◆ **Objective**
Output the line containing "The Blender code" and all subsequent lines of the listing below, copied exactly, with no other lines.

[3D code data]
══════
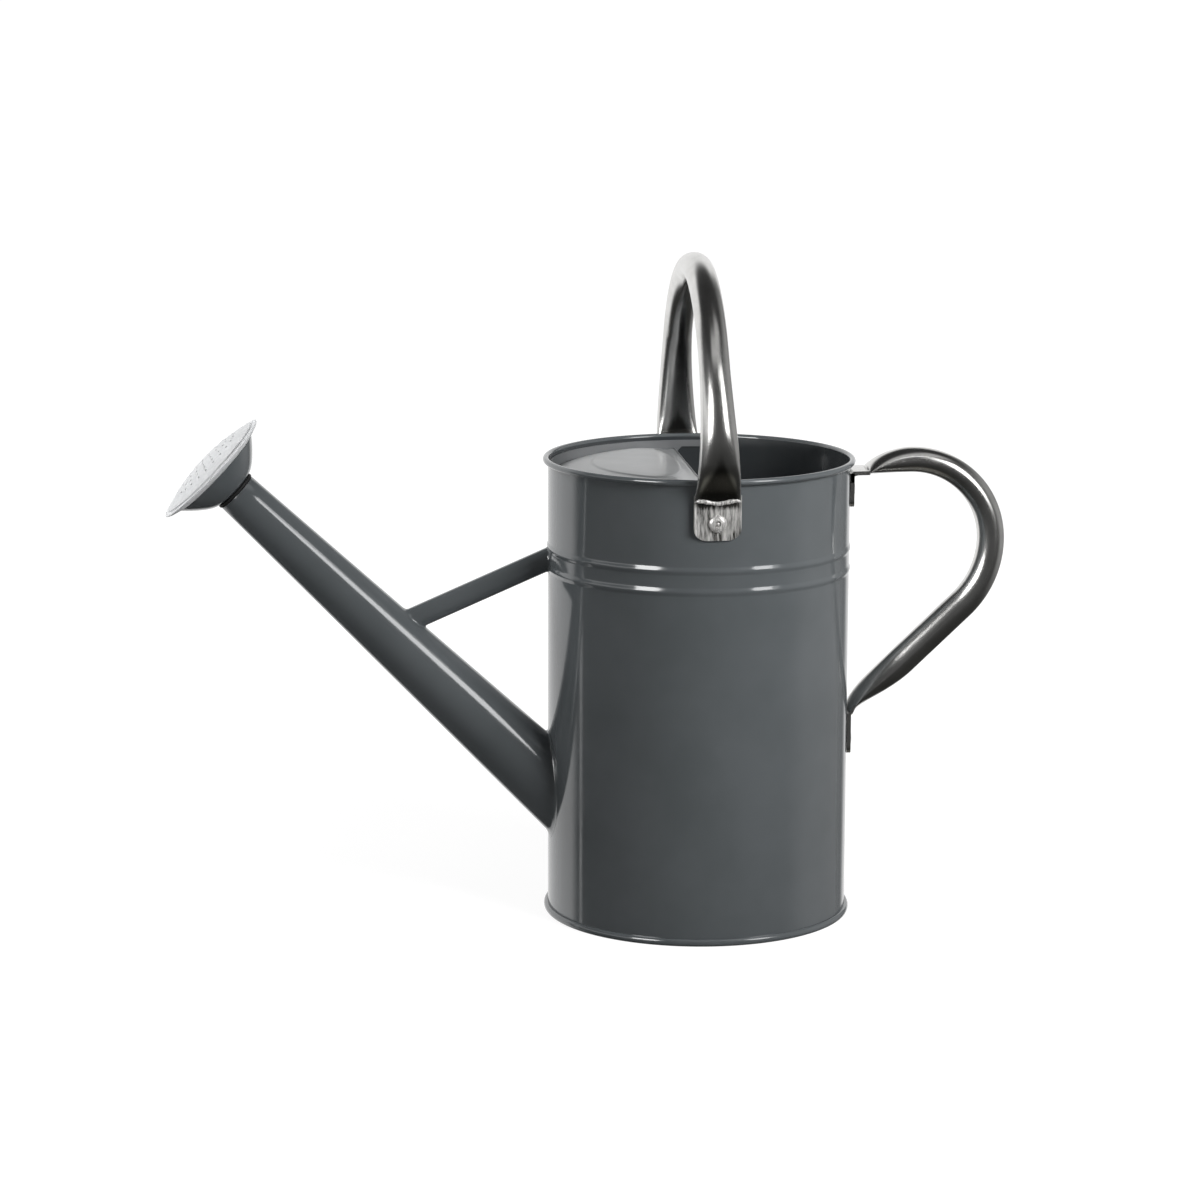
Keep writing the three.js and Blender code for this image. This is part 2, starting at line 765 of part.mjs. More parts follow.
// Bowl: from the neck out to its mouth on a rounded curve, one sheet thick
function roseBowl() {
  const steps = 6;
  const start = sealRadius - fitGap;
  const outside = [];
  for (let i = 0; i <= steps; i += 1) {
    const angle = ((Math.PI / 2) * i) / steps;
    outside.push([
      THREE.MathUtils.lerp(start, bowlRadius, Math.sin(angle) ** 0.95),
      bowlSeat + bowlDepth * (1 - Math.cos(angle)) ** 0.72,
    ]);
  }
  const inside = outside.map(([radius, height], i) => {
    const last = i === steps;
    return [last ? radius - sheet : radius - sheet / 2, last ? height : height + sheet];
  });
  const hole = neckRadius + fitGap;
  return turnedLoop([
    [hole, bowlSeat],
    ...outside,
    ...inside.reverse(),
    [hole, bowlSeat + sheet],
  ], spoutFacets);
}

// Face: a perforated dome folded at its rim to a flared back that seats on the bowl's mouth
function roseFace() {
  const back = bowlMouth + fitGap;
  const rim = back + roseFlare;
  const domeEdge = roseRadius - faceStepWidth;
  const fold = sheet * 0.9;
  const domePoints = (lift) => {
    const steps = 4;
    const points = [];
    for (let i = 0; i <= steps; i += 1) {
      const radius = domeEdge * (1 - i / steps);
      const share = radius / domeEdge;
      points.push([radius, rim + fold + faceStepHeight + faceRise * (1 - share * share) + lift]);
    }
    return points;
  };
  const profile = [
    ...domePoints(-sheet).reverse(),
    [domeEdge + sheet, rim + fold - sheet],
    [roseRadius - 2 * sheet, rim + fold - sheet],
    [bowlRadius - sheet, back + sheet],
    [bowlRadius - sheet, back],
    [bowlRadius + sheet, back],
    [roseRadius - sheet / 2, rim - sheet],
    [roseRadius, rim],
    [roseRadius - sheet / 2, rim + fold],
    [domeEdge + sheet / 2, rim + fold],
    ...domePoints(0),
  ];
  const holes = [];
  for (let ringNumber = 0; ringNumber < roseHoleRings; ringNumber += 1) {
    const count = Math.max(1, 6 * ringNumber);
    for (let i = 0; i < count; i += 1) {
      const angle = (2 * Math.PI * (i + (ringNumber % 2) / 2)) / count;
      const hole = post(roseHoleRadius, rim - cutOverrun, rim + faceRise + cutOverrun, holeFacets);
      const radius = ringNumber * roseHolePitch;
      hole.translate(radius * Math.cos(angle), radius * Math.sin(angle), 0);
      holes.push(hole);
    }
  }
  return shaped(turned(profile, spoutFacets), { cut: holes });
}

// Assembly

const can = new THREE.Group();

function addPiece(parent, name, geometry, finish, matrix) {
  const mesh = new THREE.Mesh(geometry, new THREE.MeshStandardMaterial(finish));
  mesh.name = name;
  if (matrix) mesh.applyMatrix4(matrix);
  parent.add(mesh);
}

addPiece(can, 'body_shell', bodyShell(), paint);
addPiece(can, 'rim_wire', rimWire(), paint);
addPiece(can, 'base_plate', basePlate(), paint);
addPiece(can, 'top_cover', topCover(), paint);
addPiece(can, 'spout_tube', spoutTube(), paint);
addPiece(can, 'brace_tube', braceTube(), paint);
addPiece(can, 'bail_handle', bailHandle(), stainless);
addPiece(can, 'rear_handle', rearHandle(), stainless);

const washerNames = {
  bail_rivet_near: 'bail_washer_near',
  bail_rivet_far: 'bail_washer_far',
  handle_rivet_upper: 'handle_washer_upper',
  handle_rivet_lower: 'handle_washer_lower',
};
for (const [name, { matrix, seat, headHeight }] of Object.entries(rivetPlaces)) {
  addPiece(can, name, rivet(seat, headHeight), stainless, matrix);
  addPiece(can, washerNames[name], washer(), stainless, matrix);
}

const rose = new THREE.Group();
rose.applyMatrix4(spoutPlace);
addPiece(rose, 'rose_neck', roseNeck(), galvanised);
addPiece(rose, 'rose_seal', roseSeal(), rubber);
addPiece(rose, 'rose_bowl', roseBowl(), paint);
addPiece(rose, 'rose_face', roseFace(), galvanised);
can.add(rose);

// The origin is on the ground, midway between the rose and the rear handle
const part = new THREE.Group();
const extent = new THREE.Box3().setFromObject(can, true);
can.position.x = -(extent.min.x + extent.max.x) / 2;
part.add(can);

export default part;
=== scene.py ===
import logging
import math
from collections.abc import Callable
from dataclasses import dataclass
from enum import Enum

import bmesh
import bpy
import numpy as np
from mathutils import Matrix, Vector


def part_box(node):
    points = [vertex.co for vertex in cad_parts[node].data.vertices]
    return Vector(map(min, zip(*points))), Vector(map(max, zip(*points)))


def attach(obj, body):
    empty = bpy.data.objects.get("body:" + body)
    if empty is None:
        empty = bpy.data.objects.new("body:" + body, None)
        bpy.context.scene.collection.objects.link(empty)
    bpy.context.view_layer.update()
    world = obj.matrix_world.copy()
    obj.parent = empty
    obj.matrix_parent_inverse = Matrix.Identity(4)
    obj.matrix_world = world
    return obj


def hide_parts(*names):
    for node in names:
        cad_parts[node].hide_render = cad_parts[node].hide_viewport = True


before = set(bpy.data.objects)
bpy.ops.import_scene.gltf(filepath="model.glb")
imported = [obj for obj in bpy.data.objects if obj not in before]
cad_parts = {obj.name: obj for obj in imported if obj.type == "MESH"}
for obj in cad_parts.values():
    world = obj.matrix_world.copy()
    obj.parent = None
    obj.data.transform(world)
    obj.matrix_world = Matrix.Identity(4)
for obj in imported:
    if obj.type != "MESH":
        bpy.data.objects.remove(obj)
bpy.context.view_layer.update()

MM = 0.001
TURN = 2 * math.pi
LOG = logging.getLogger("watering can")

# Sizes that several pieces share, in millimetres: the wall's outer radius, the thickness of the
# sheet steel, and the distances from the can's axis of a tab's back and of the bail tabs' face
WALL = 80.0
SHEET = 0.6
TAB_BACK = 80.3
TAB_FACE = 81.3

Array = np.ndarray
Mesh = bpy.types.Mesh
Material = bpy.types.Material
Tree = bpy.types.NodeTree
Socket = bpy.types.NodeSocket
Pair = tuple[float, float]
Triple = tuple[float, float, float]


class Slot(Enum):
    """The record's material slots."""

    PAINT = "slate_paint"
    STEEL = "polished_steel"
    ZINC = "zinc_steel"
    RUBBER = "black_rubber"


class Body(Enum):
    """The bodies that pieces ride on."""

    CAN = "can"
    SEAL = "seal"
    ROSE = "rose"


# Curves and grids of points, in millimetres with the can's axis on Z


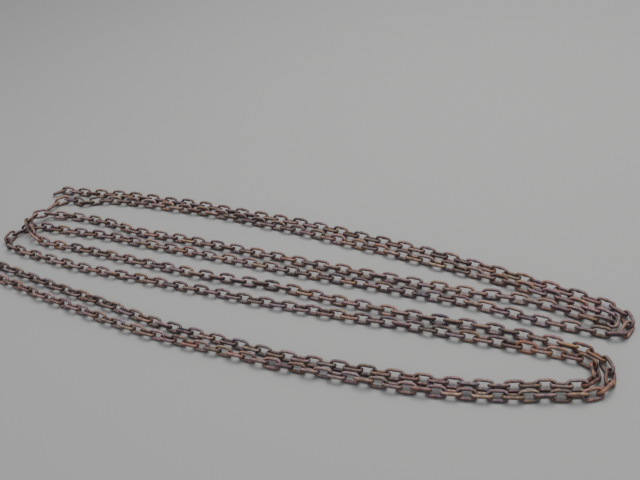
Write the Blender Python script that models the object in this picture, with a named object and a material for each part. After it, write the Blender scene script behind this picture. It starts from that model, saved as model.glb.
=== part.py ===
"""Two ten metre lengths of welded steel chain, laid to and fro side by side on a level floor.

Metres, Z up, floor at Z 0. The long side of the lay runs along X. Each link is a closed
ring whose wire is a three sided bar, flat towards the eye and pointed outwards, and each
link is fused to the next one at the crown, where the two touch.
"""

import math
import random

import bmesh
import bpy
from mathutils import Vector

# Sizes of one link
WIRE = 0.0096
PITCH = 0.040
LINK_WIDTH = 0.035

# The faceted bar that stands for the round wire
BAR_HALF = 0.0062
BAR_DEEP = 0.0110
EYE_HALF = LINK_WIDTH / 2 - WIRE
CROWN_OUT = PITCH / 2 + BAR_DEEP
SIDE_OUT = EYE_HALF + BAR_DEEP
SHOULDER = 0.0024
CROWN_FLAT = 0.0067
SIDE_FLAT = 0.0207

# Rest and fit
GAP = 0.0008
LEAN = math.radians(45)
FREE_END_LEANS = (-24, 61, -34)

# The lay is drawn in fortieths of a pitch, which are millimetres at this size, so it grows with the links
STEP = PITCH / 40
MOVE = STEP * Vector((870.0, -272.2, 0.0))

# Where strand A lies over strand B, and how far it is raised there
CROSSING_AT = STEP * Vector((-1640, 327))
CROSSING_REACH = STEP * 125
CROSSING_LIFT = 0.81 * LINK_WIDTH

# The link that lies across the hairpin of strand A, and where its two neighbours pull on it:
# 1 is the neighbour on the far side and -1 the one on the near side
HAIRPIN = STEP * Vector((442.0, 498.5))
HAIRPIN_SLACK = 0.0030
HAIRPIN_APART = {1: 0.275 * PITCH, -1: 0.285 * PITCH}
HAIRPIN_LEANS = {1: (-87, 36, -50), -1: (-84, 36, -50)}

# The way each strand lies, in steps along X and Y. Strand A has a way out from each side of the
# link across its hairpin, and strand B one way from its free end at the far left.
A_FAR = [
    (402, 519), (372, 527), (346, 533), (230, 551), (106, 565), (-22, 574), (-155, 580), (-300, 588),
    (-450, 593), (-610, 599), (-770, 599), (-940, 597), (-1120, 587), (-1300, 572), (-1395, 559),
    (-1475, 540), (-1515, 517), (-1556, 505), (-1595, 512), (-1624, 506), (-1646, 485), (-1660, 452),
    (-1678, 400),
]
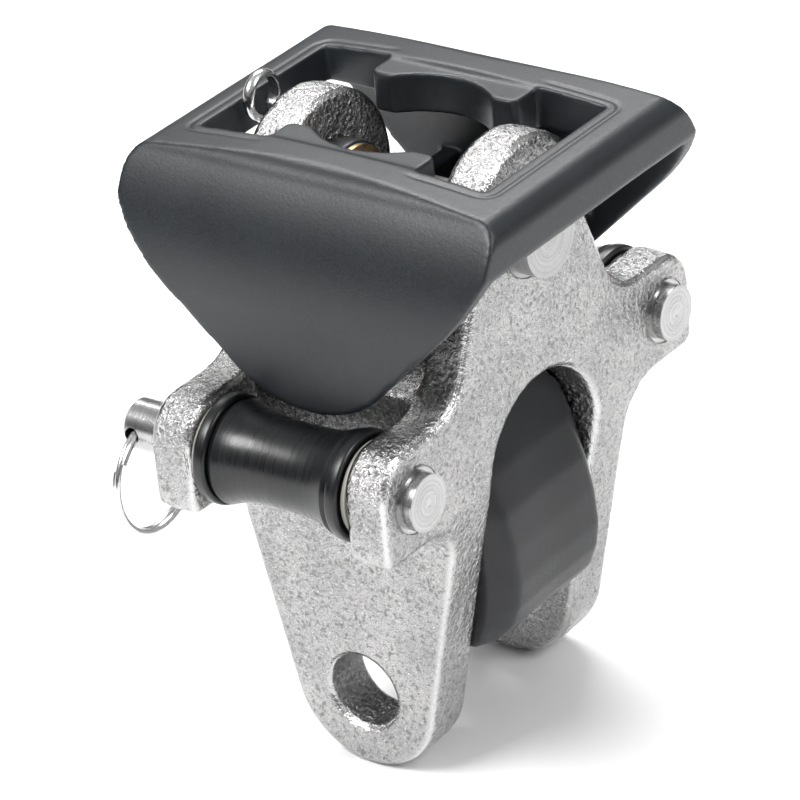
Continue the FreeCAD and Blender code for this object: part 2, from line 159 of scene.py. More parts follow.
def soften_by_angle(mesh, degrees=38):
    """Edges sharper than the angle stay crisp under smooth shading."""
    work = bmesh.new()
    work.from_mesh(mesh)
    for edge in work.edges:
        if len(edge.link_faces) == 2 and edge.calc_face_angle(0) > math.radians(degrees):
            edge.smooth = False
    work.to_mesh(mesh)
    work.free()


def voxel_copy(node, voxel):
    """The node's shape as an even net of small squares, as a new mesh."""
    source = frame["nodes"][node]
    twin = new_object(node + "_twin", source.data.copy())
    net = twin.modifiers.new("net", "REMESH")
    net.mode = "VOXEL"
    net.voxel_size = voxel
    net.adaptivity = 0
    shown = twin.evaluated_get(bpy.context.evaluated_depsgraph_get())
    mesh = bpy.data.meshes.new_from_object(shown)
    spare = twin.data
    bpy.data.objects.remove(twin)
    bpy.data.meshes.remove(spare)
    mesh.name = node + "_net"
    return mesh


def read_points(mesh):
    points = np.empty(len(mesh.vertices) * 3)
    mesh.vertices.foreach_get("co", points)
    return points.reshape(-1, 3)


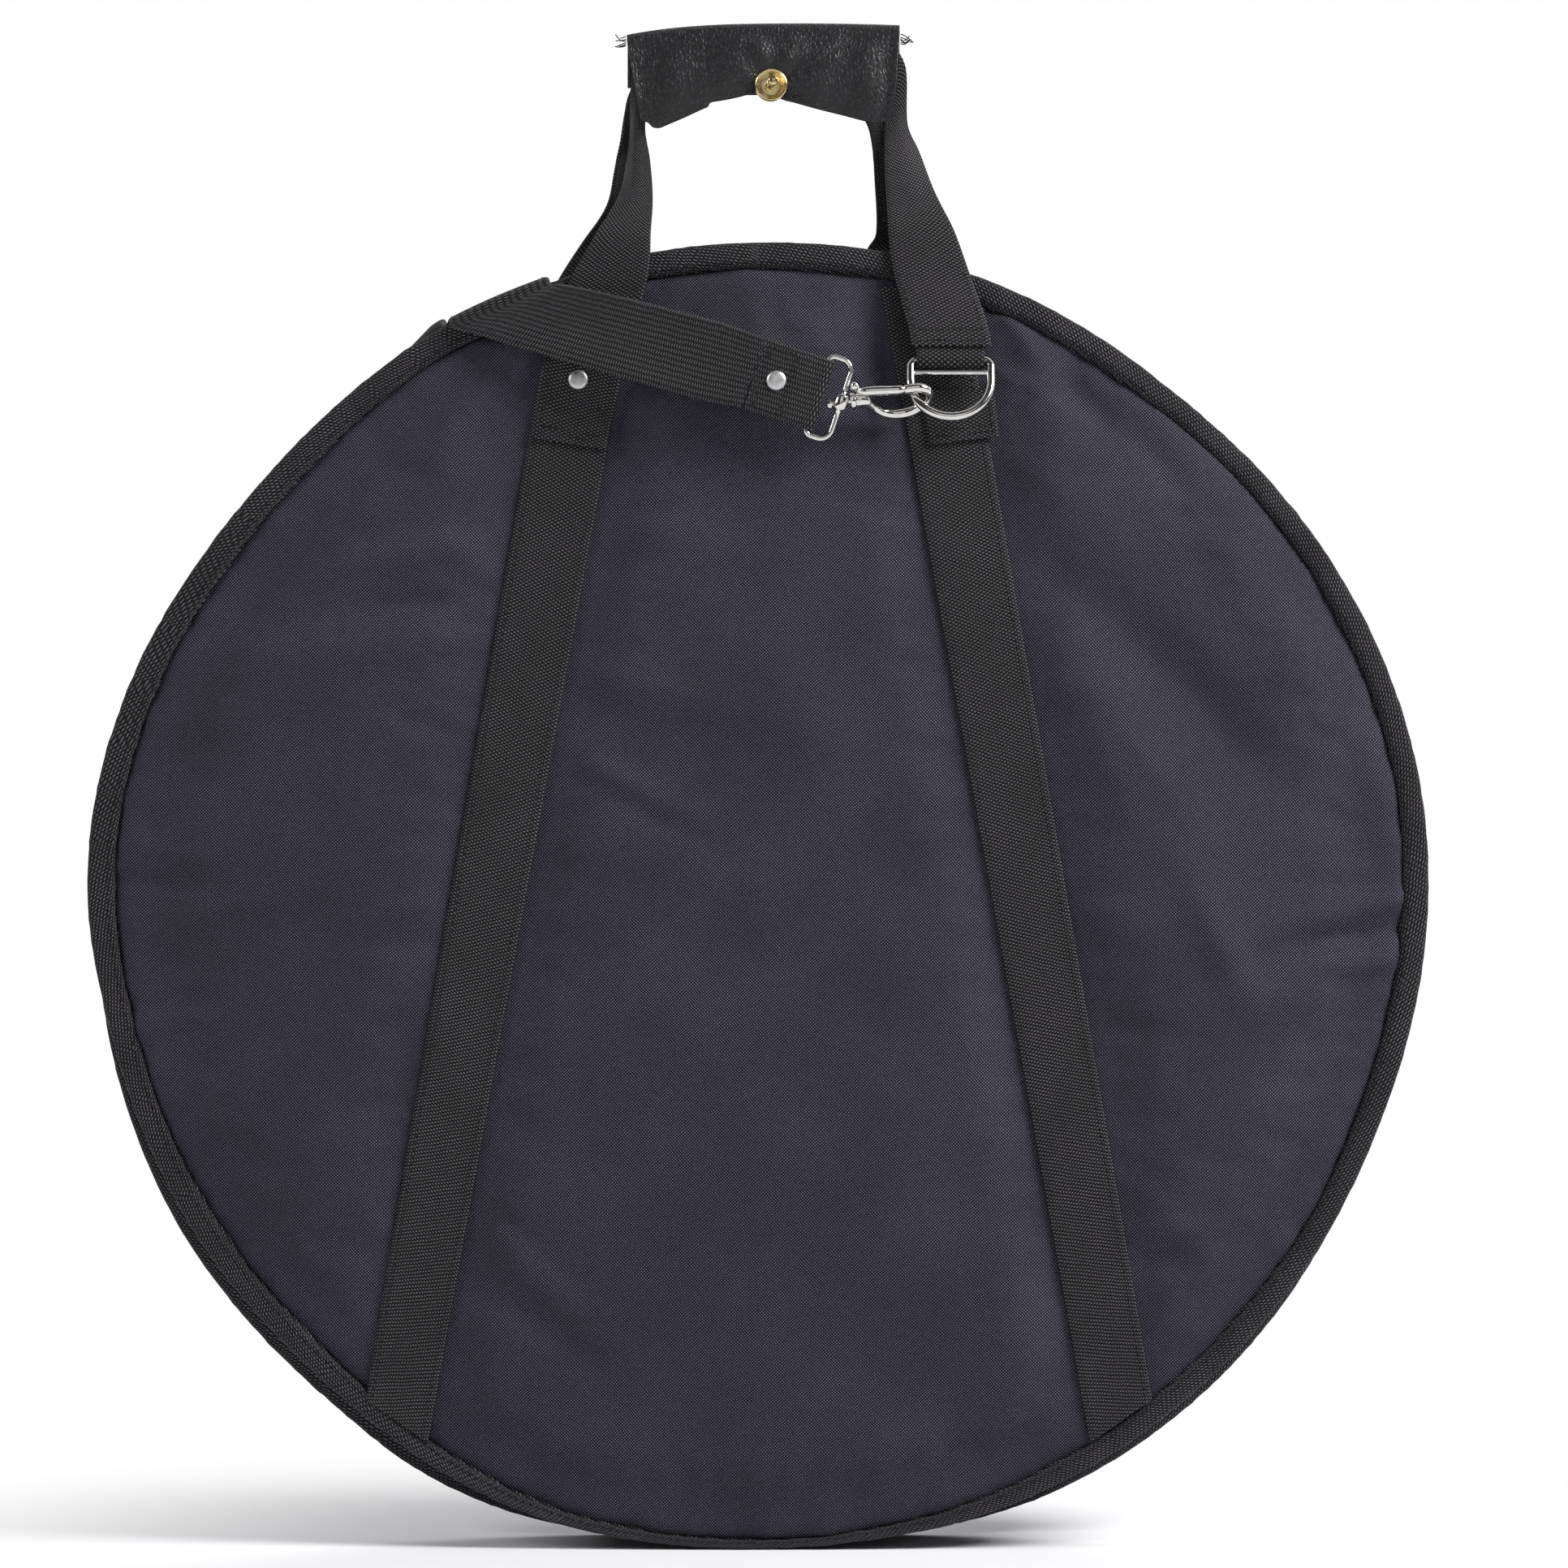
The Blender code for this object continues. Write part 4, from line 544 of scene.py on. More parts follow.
def rim_band(name, low, high, reach, thickness, start, end, material, bulge=0.0, step=1.2):
    """A band round the rim from one depth to another, between two clock angles."""
    count = max(2, int((end - start) / step))
    columns = 9
    points, faces, places = [], [], []
    for layer in (0, 1):
        for n in range(count + 1):
            turn = math.radians(start + (end - start) * n / count)
            for k in range(columns):
                across = k / (columns - 1)
                y = low + (high - low) * across
                puff = bulge * math.sin(math.pi * across) ** 0.7
                puff += bulge * 0.35 * noise.noise(Vector((math.sin(turn) * 14, math.cos(turn) * 14, y * 40)))
                far = (reach + puff - thickness * layer) * flat_foot(turn)
                points.append((far * math.sin(turn), y, MIDDLE + far * math.cos(turn)))
                places.append((reach * turn * 1000, y * 1000))
    size = (count + 1) * columns
    for layer in (0, 1):
        for n in range(count):
            for k in range(columns - 1):
                a = layer * size + n * columns + k
                quad = (a, a + columns, a + columns + 1, a + 1)
                faces.append(quad if layer == 0 else quad[::-1])
    rims = [(n * columns, (n + 1) * columns) for n in range(count)]
    rims += [((n + 1) * columns + columns - 1, n * columns + columns - 1) for n in range(count)]
    rims += [(k + 1, k) for k in range(columns - 1)]
    rims += [(count * columns + k, count * columns + k + 1) for k in range(columns - 1)]
    faces += [(a, a + size, b + size, b) for a, b in rims]
    mesh = mesh_from(name, points, faces, places)
    mesh.set_sharp_from_angle(angle=math.radians(50))
    return object_from(name, mesh, material)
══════
◆ **The reply**
The Blender code for this object continues. Write part 4, from line 544 of scene.py on. More parts follow.
def rim_band(name, low, high, reach, thickness, start, end, material, bulge=0.0, step=1.2):
    """A band round the rim from one depth to another, between two clock angles."""
    count = max(2, int((end - start) / step))
    columns = 9
    points, faces, places = [], [], []
    for layer in (0, 1):
        for n in range(count + 1):
            turn = math.radians(start + (end - start) * n / count)
            for k in range(columns):
                across = k / (columns - 1)
                y = low + (high - low) * across
                puff = bulge * math.sin(math.pi * across) ** 0.7
                puff += bulge * 0.35 * noise.noise(Vector((math.sin(turn) * 14, math.cos(turn) * 14, y * 40)))
                far = (reach + puff - thickness * layer) * flat_foot(turn)
                points.append((far * math.sin(turn), y, MIDDLE + far * math.cos(turn)))
                places.append((reach * turn * 1000, y * 1000))
    size = (count + 1) * columns
    for layer in (0, 1):
        for n in range(count):
            for k in range(columns - 1):
                a = layer * size + n * columns + k
                quad = (a, a + columns, a + columns + 1, a + 1)
                faces.append(quad if layer == 0 else quad[::-1])
    rims = [(n * columns, (n + 1) * columns) for n in range(count)]
    rims += [((n + 1) * columns + columns - 1, n * columns + columns - 1) for n in range(count)]
    rims += [(k + 1, k) for k in range(columns - 1)]
    rims += [(count * columns + k, count * columns + k + 1) for k in range(columns - 1)]
    faces += [(a, a + size, b + size, b) for a, b in rims]
    mesh = mesh_from(name, points, faces, places)
    mesh.set_sharp_from_angle(angle=math.radians(50))
    return object_from(name, mesh, material)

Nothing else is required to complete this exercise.